Flavor and Sweetness: Sorbitol ester has a unique flavor with a cool, refreshing taste, and its sweetness is about 60% of the sweetness of sucrose at the same concentration. It absorbs heat when dissolved in water, with a dissolution heat of -110.8 J/g, which is similar to that of glucose. This makes it suitable for use in mint candies, refreshing beverages, and other foods, where it enhances the cooling sensation.
Solubility and Viscosity: Sorbitol ester is highly soluble in water and slightly soluble in methanol, ethanol, and acetic acid. At 20°C, its solubility in water is 220g/100mL, while that of sucrose is only 195g/100mL. Due to its high solubility in water, it does not crystallize easily during industrial production. Under the same conditions, the viscosity of sorbitol ester solution in water is slightly lower than that of sucrose.
Hygroscopicity and Moisture Retention: Sorbitol ester has a high hygroscopicity, which is much greater than that of sucrose but slightly less than glycerol. It easily absorbs moisture and clumps when the relative humidity of the air is high. However, the γ-crystal form of sorbitol ester has a smaller hygroscopicity. The polyol structure of sorbitol ester gives it excellent moisture retention properties, which help adjust the dryness and humidity of foods, preventing cracking and keeping them fresh and soft, thus extending the product's shelf life.

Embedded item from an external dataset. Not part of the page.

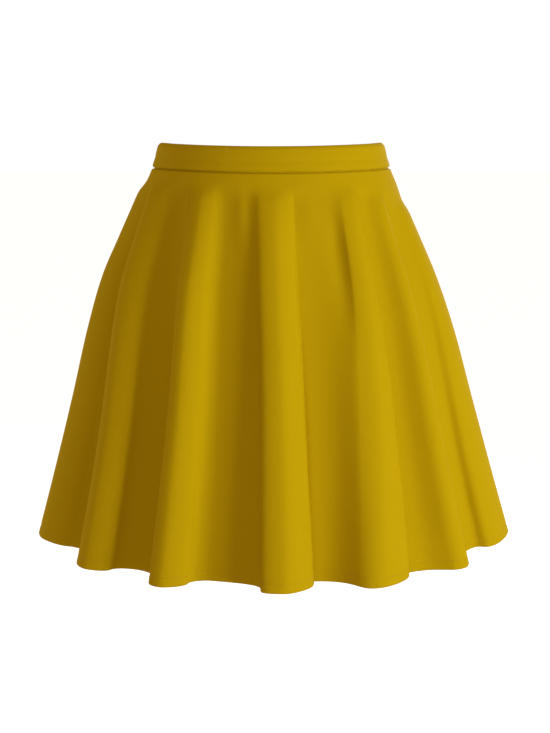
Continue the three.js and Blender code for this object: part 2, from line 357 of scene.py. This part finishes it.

Freezing Point Depression: Sorbitol ester solutions lower the freezing point of water. When applied to frozen foods, it can prevent the formation of ice crystals, reduce the suspension of crystals or precipitates, and effectively improve the product's texture.

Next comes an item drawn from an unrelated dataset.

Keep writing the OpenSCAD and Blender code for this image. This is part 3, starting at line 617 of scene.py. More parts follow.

Stability: Sorbitol ester molecules do not contain reducible groups, making them chemically stable. It is non-flammable, non-volatile, acid and alkali-resistant, and not easily oxidized by air. It has good thermal stability and does not react with soluble amino compounds to cause Maillard browning during heating. Therefore, when used in food products like pastries, the original color, flavor, and aroma can be maintained after baking. Under certain reaction conditions, sorbitol ester can undergo dehydration oxidation, esterification, etherification, and other reactions. It can also chelate various metal ions in strong acid or strong alkaline solutions.
Osmotic Pressure: The molecular weight of sorbitol is slightly larger than that of glucose, so its osmotic pressure is similar to glucose, but it is 1.88 times that of sucrose. The higher osmotic pressure means that sorbitol ester has stronger resistance to microorganisms, and it can be used to control microorganisms in fruit and vegetable jam-type foods.